Likewise, Trump’s now infamous reference to the eating of cats and dogs in Springfield, Ohio, has been remixed multiple times and shared more widely than any campaign statement. All of which is very funny, but one might be forgiven for yearning that the election of the leader of the free world should be a generally humourless affair. International conflicts are not best resolved through a series of “yo momma” jokes.

This week I wrote a piece for the Washington Post about George Orwell’s essays, and the lessons that might still be gleaned from them. Specifically, I pointed out that Orwell continually cautioned against tribal thinking, and is still despised today in certain left-wing circles for reminding his readers that authoritarianism can occur on both sides of the political aisle. I quoted Orwell’s essay “Notes on Nationalism” (1945), in which he identified “the habit of identifying oneself with a single nation or unit, placing it beyond good and evil and recognizing no other duty than that of advancing its interests.” I also quoted his dismay that the word “fascist” is so commonly misused. The piece can be read here.

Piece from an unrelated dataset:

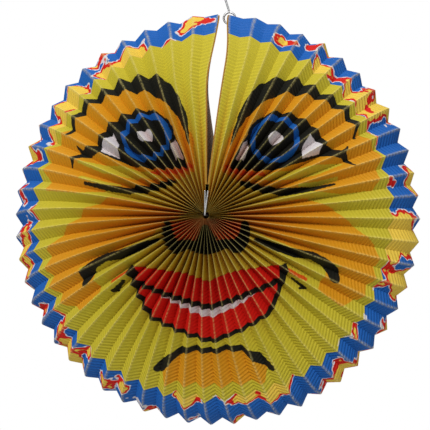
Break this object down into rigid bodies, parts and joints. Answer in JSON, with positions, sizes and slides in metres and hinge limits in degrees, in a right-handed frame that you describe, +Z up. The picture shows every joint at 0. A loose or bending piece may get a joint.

I don’t often read the comments under my articles (except for here on Substack, of course), but I was interested to see how the overwhelmingly Democrat-supporting readership of the Washington Post might react. The comments are extremely revealing, given that most of those wading in seem determined to prove my point. I have rarely seen such unthinking and flagrant tribalism on display. Apparently, Trump is a literal “fascist”, and Orwell would have been the first to identify him as such. Orwell, of course, took up arms against actual fascists in Spain and was shot in the throat for his troubles. Would these commentators argue that if Orwell were alive today he would have packed up his gun and headed for the US in the run-up to this election? If not, why not?